## STATED PROBLEM
All records should be reproduced verbatim.

____

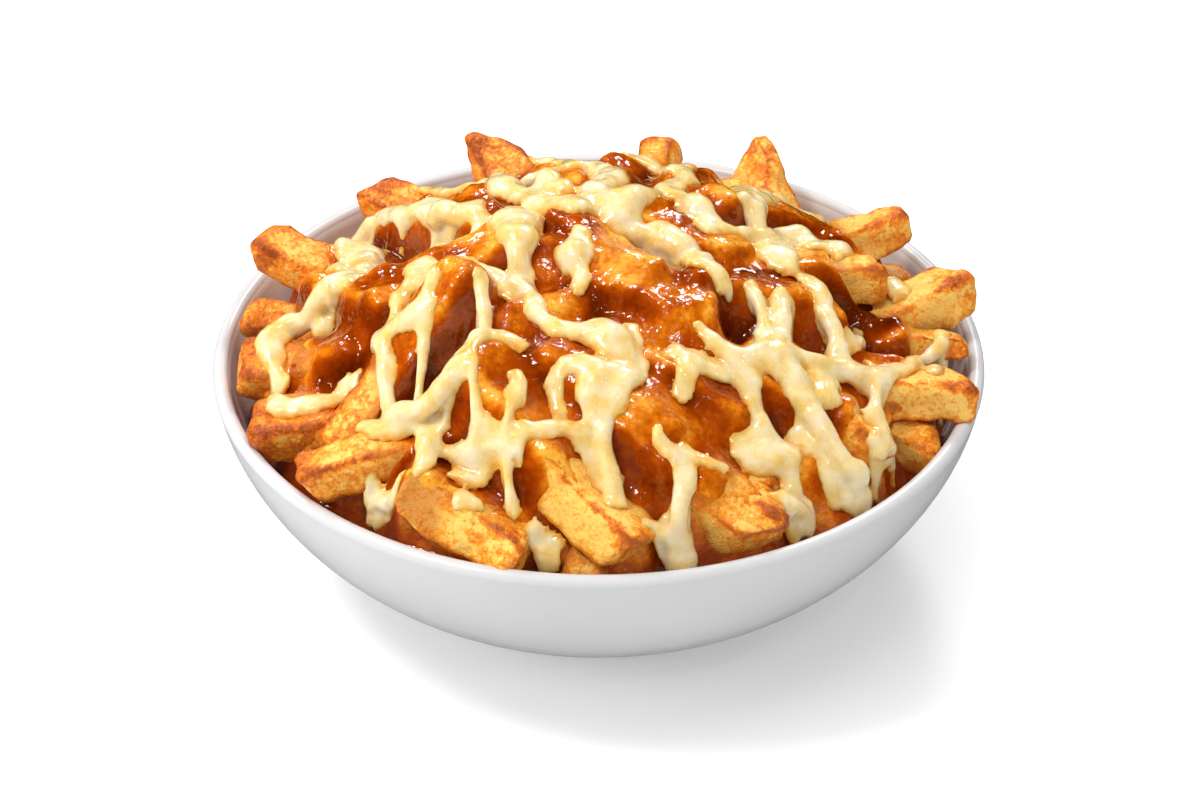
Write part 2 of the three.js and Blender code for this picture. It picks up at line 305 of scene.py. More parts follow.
def bowl_profile(steps=26):
    curve = [LIP_T * i / steps for i in range(1, steps + 1)]
    outer = [belly_point(t) for t in curve]
    inner = [belly_point(t, WALL) for t in reversed(curve)]
    inner = [(r, z) for r, z in inner if z > FLOOR_TOP + 1 * MM]
    ring = FOOT_RADIUS - FOOT_RING
    foot = [(0, FOOT_RECESS), (ring - 1 * MM, FOOT_RECESS), (ring, 0.6 * MM), (ring + 1 * MM, 0)]
    foot += arc(FOOT_RADIUS - FOOT_ROUND, FOOT_ROUND, FOOT_ROUND, -90, 0, 4)
    lip = arc(RIM_RADIUS - WALL / 2, BOWL_HEIGHT - WALL / 2, WALL / 2, 0, 180, 12)
    return foot + outer + lip + inner + [(inner[-1][0] - FLOOR_FILLET, FLOOR_TOP), (0, FLOOR_TOP)]


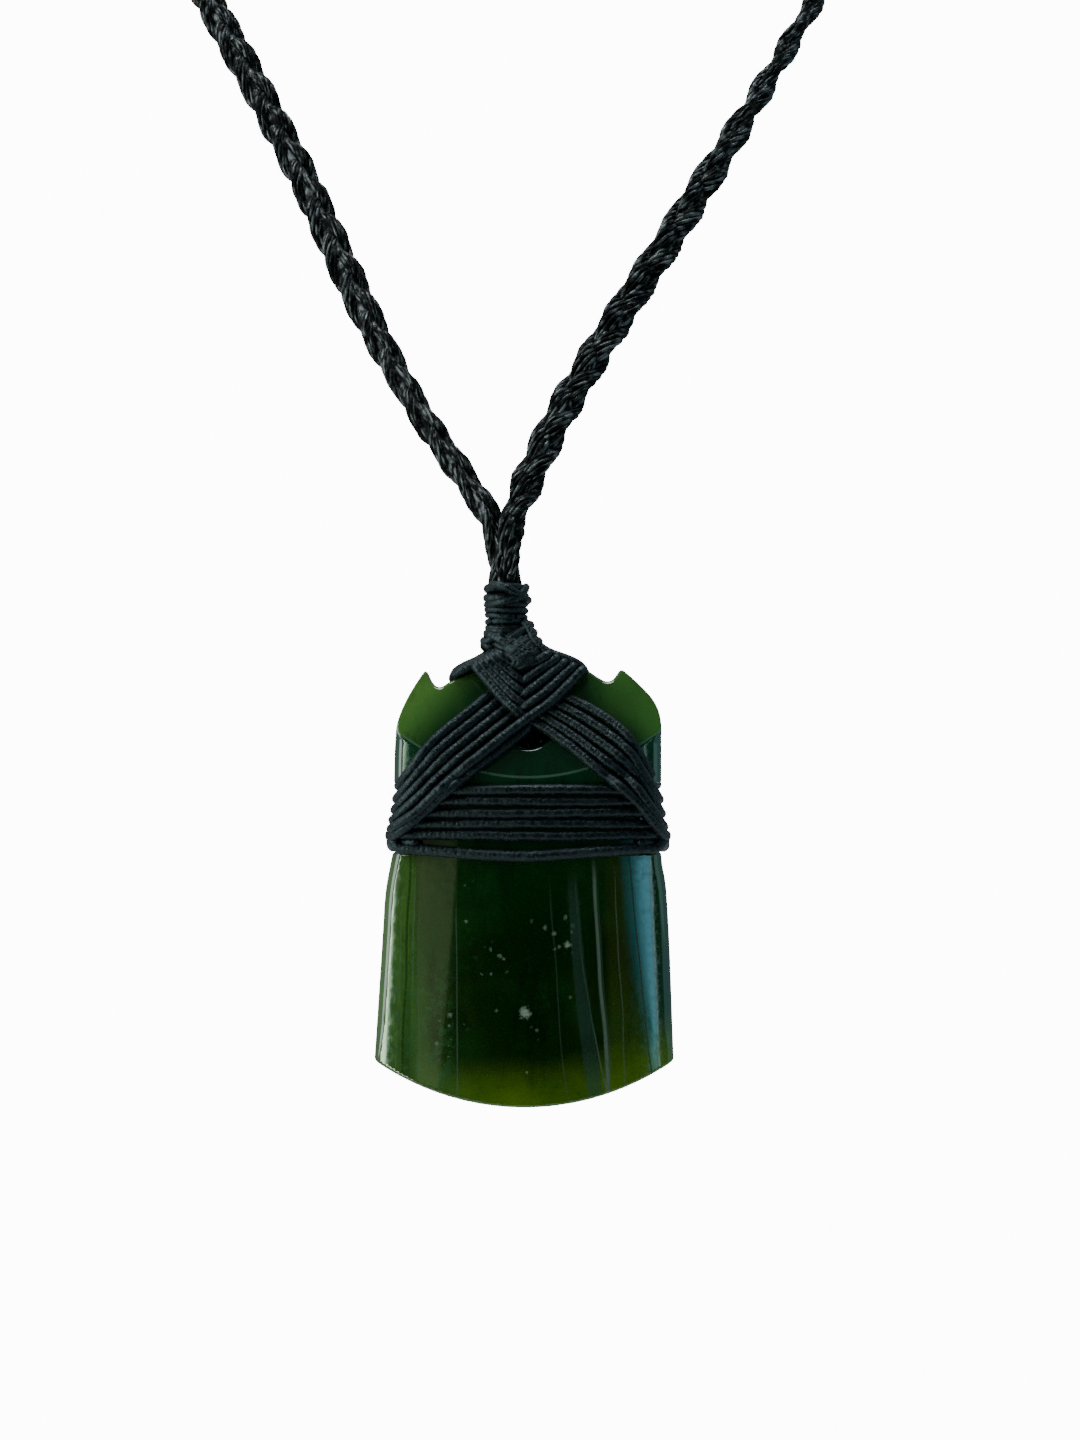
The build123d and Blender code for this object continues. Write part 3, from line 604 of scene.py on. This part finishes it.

____

## SOLUTION FOR THIS TASK
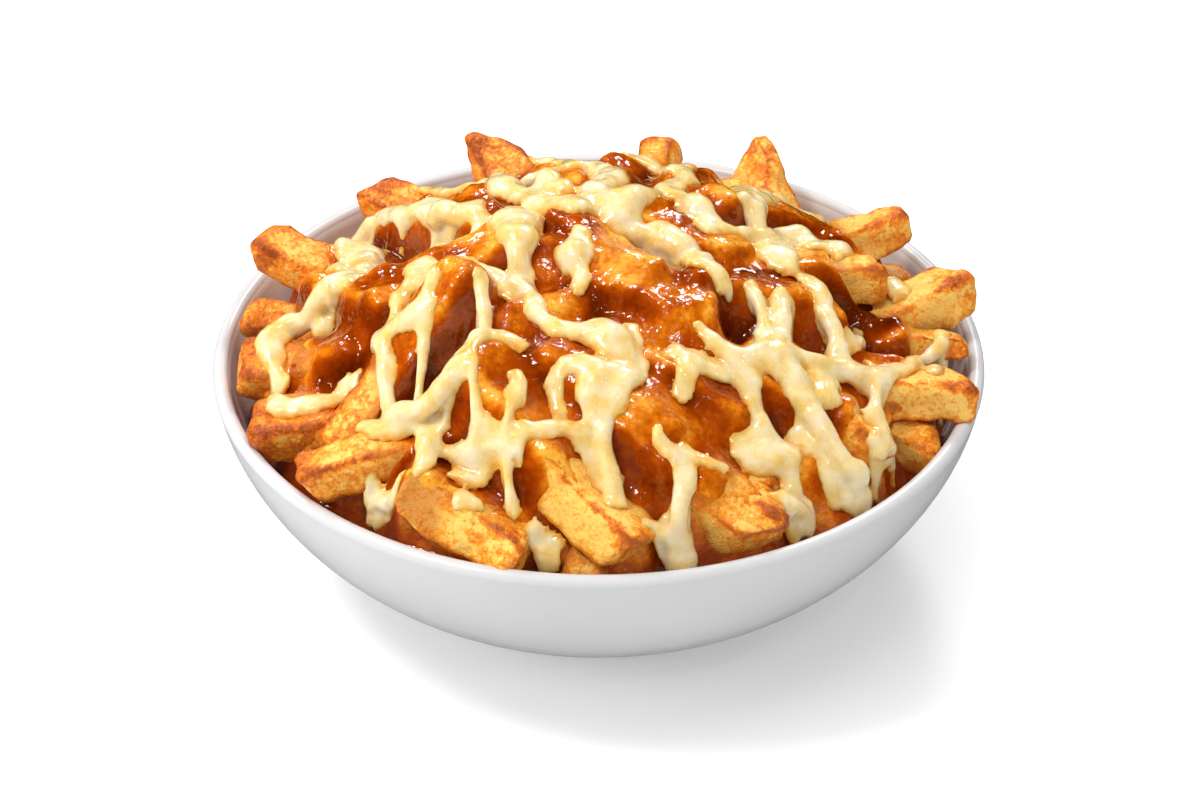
Write part 2 of the three.js and Blender code for this picture. It picks up at line 305 of scene.py. More parts follow.
def bowl_profile(steps=26):
    curve = [LIP_T * i / steps for i in range(1, steps + 1)]
    outer = [belly_point(t) for t in curve]
    inner = [belly_point(t, WALL) for t in reversed(curve)]
    inner = [(r, z) for r, z in inner if z > FLOOR_TOP + 1 * MM]
    ring = FOOT_RADIUS - FOOT_RING
    foot = [(0, FOOT_RECESS), (ring - 1 * MM, FOOT_RECESS), (ring, 0.6 * MM), (ring + 1 * MM, 0)]
    foot += arc(FOOT_RADIUS - FOOT_ROUND, FOOT_ROUND, FOOT_ROUND, -90, 0, 4)
    lip = arc(RIM_RADIUS - WALL / 2, BOWL_HEIGHT - WALL / 2, WALL / 2, 0, 180, 12)
    return foot + outer + lip + inner + [(inner[-1][0] - FLOOR_FILLET, FLOOR_TOP), (0, FLOOR_TOP)]


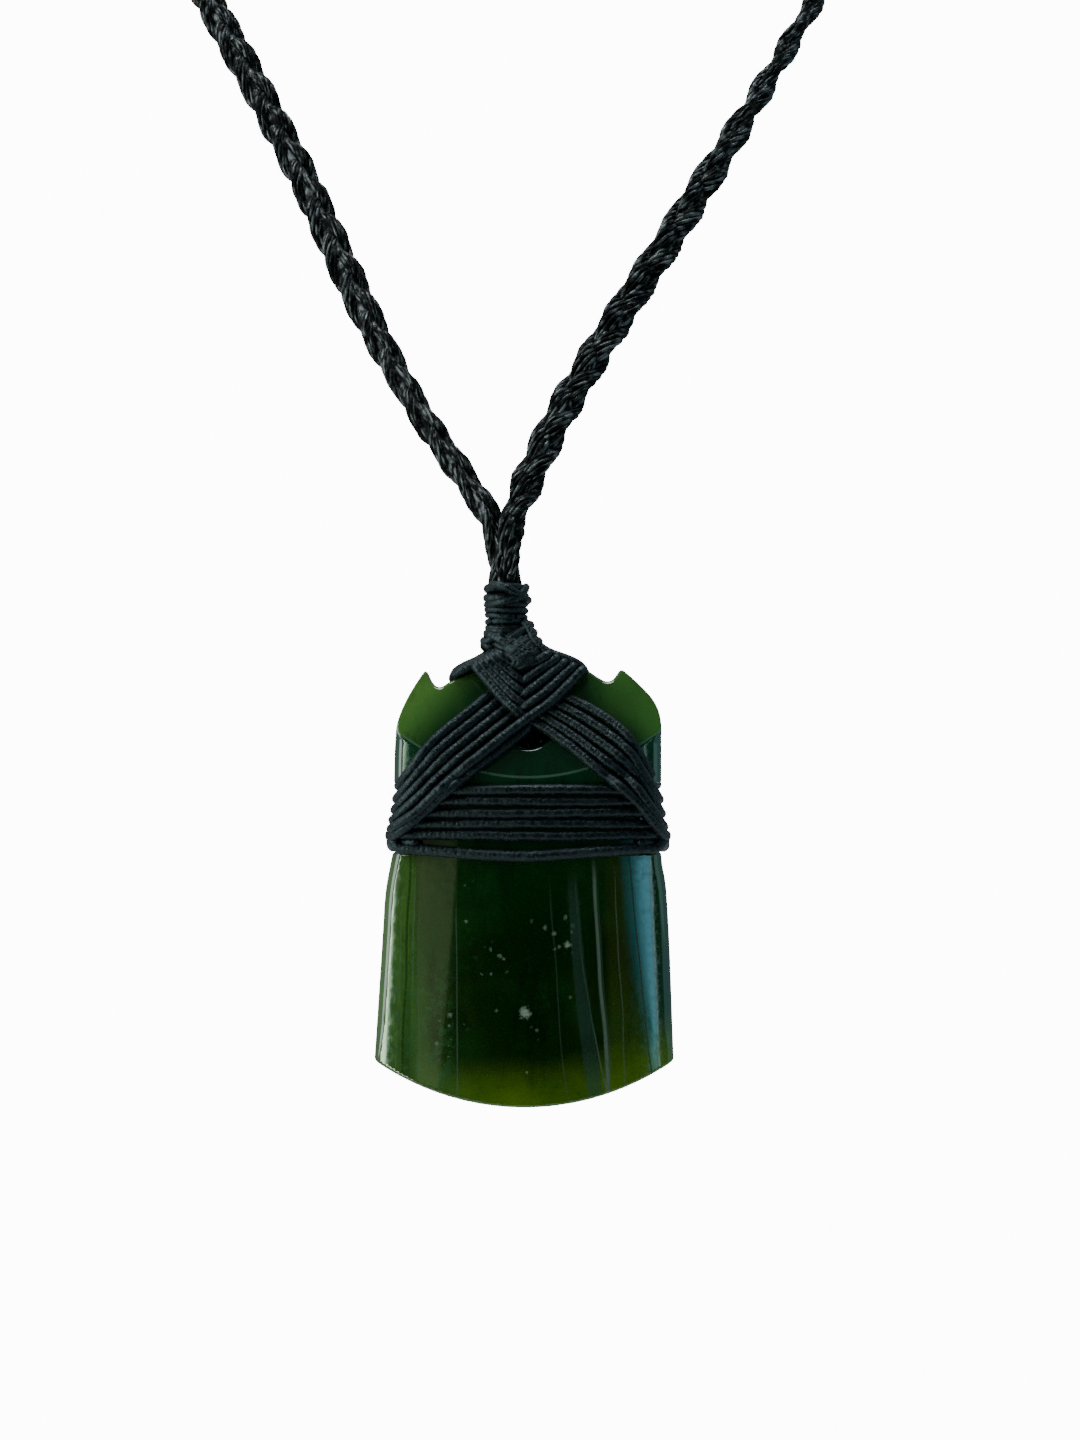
The build123d and Blender code for this object continues. Write part 3, from line 604 of scene.py on. This part finishes it.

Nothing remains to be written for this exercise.